Grossi menjelaskan bahwa meskipun beberapa fasilitas penting Iran mengalami kerusakan akibat serangan tersebut, beberapa bagian masih berfungsi. Ia menambahkan, pengayaan uranium dapat segera dilanjutkan. Bahkan, ia memperkirakan proses tersebut dapat berjalan cepat, dalam hitungan bulan, dengan sentrifugal yang beroperasi untuk menghasilkan uranium yang diperkaya.
Grossi juga menyoroti persediaan uranium Iran yang telah diperkaya hingga 60%, hanya sedikit di bawah ambang batas yang dibutuhkan untuk membuat senjata nuklir. Jika uranium tersebut dimurnikan lebih lanjut, secara teoritis persediaan tersebut cukup untuk menghasilkan lebih dari sembilan bom nuklir. Namun, ia mengakui masih ada ketidakpastian mengenai kondisi bahan uranium tersebut setelah serangan, termasuk kemungkinan pemindahan atau penghancuran sebagian dari persediaan tersebut.

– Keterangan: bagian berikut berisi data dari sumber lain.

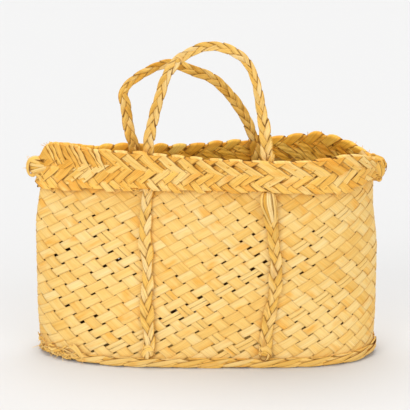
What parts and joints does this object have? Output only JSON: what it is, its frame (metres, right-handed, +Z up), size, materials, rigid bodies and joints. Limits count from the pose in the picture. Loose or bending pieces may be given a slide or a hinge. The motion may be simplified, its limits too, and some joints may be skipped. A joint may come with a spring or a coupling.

Pernyataan Grossi ini muncul setelah klaim Presiden AS Donald Trump bahwa serangan militer yang dilancarkan berhasil menghambat program nuklir Iran untuk jangka waktu yang lama.
Di sisi lain, pemerintahan Trump dilaporkan mempertimbangkan pemberian insentif ekonomi kepada Iran sebagai imbalan atas penghentian peningkatan uranium dalam beberapa hari terakhir. Proposal sementara tersebut juga akan memungkinkan Iran menerima bantuan dari negara-negara regional untuk membangun program nuklir sipil, memberikan Teheran akses hingga US$30 miliar.
Kesepakatan potensial ini akan menandai perubahan besar dalam kebijakan Presiden Trump, yang sebelumnya menarik AS keluar dari kesepakatan nuklir dengan Iran pada tahun 2018. Namun, belum jelas apakah proposal keuangan atau negosiasi apa pun antara AS dan Iran akan berlanjut. Trump sendiri membantah kabar tersebut dan menyebutnya sebagai berita palsu.